→ **Items**
►
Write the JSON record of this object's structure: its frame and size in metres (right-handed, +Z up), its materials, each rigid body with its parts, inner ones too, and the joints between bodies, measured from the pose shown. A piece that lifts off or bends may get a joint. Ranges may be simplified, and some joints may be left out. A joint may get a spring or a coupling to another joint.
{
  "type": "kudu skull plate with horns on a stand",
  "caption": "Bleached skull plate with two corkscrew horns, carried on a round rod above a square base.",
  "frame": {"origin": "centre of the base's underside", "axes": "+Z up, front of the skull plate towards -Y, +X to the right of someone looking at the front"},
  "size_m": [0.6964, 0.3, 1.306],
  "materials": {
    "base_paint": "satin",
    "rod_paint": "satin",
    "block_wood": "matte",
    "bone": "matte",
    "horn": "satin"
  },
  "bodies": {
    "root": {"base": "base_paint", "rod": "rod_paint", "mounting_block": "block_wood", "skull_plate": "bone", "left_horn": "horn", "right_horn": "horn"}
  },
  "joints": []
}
◄
►
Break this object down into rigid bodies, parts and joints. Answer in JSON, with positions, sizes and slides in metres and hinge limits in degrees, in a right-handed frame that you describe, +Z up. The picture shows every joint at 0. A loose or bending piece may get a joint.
◄
►
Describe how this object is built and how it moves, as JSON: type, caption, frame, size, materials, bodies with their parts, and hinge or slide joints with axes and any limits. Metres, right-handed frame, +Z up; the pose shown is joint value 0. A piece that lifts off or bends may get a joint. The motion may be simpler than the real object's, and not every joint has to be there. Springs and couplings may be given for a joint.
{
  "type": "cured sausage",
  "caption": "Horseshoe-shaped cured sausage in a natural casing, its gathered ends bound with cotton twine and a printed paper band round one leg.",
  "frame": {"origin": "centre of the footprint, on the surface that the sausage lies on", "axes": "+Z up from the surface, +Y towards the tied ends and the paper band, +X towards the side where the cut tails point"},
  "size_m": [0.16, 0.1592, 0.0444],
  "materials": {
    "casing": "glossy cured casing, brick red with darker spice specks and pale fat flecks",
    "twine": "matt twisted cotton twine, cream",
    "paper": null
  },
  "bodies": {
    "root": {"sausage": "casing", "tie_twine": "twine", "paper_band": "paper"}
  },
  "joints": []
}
◄
→ **To do**
Copy all lines of the listing above that contain the string "pose".

→ **Solution**
Write the JSON record of this object's structure: its frame and size in metres (right-handed, +Z up), its materials, each rigid body with its parts, inner ones too, and the joints between bodies, measured from the pose shown. A piece that lifts off or bends may get a joint. Ranges may be simplified, and some joints may be left out. A joint may get a spring or a coupling to another joint.
Describe how this object is built and how it moves, as JSON: type, caption, frame, size, materials, bodies with their parts, and hinge or slide joints with axes and any limits. Metres, right-handed frame, +Z up; the pose shown is joint value 0. A piece that lifts off or bends may get a joint. The motion may be simpler than the real object's, and not every joint has to be there. Springs and couplings may be given for a joint.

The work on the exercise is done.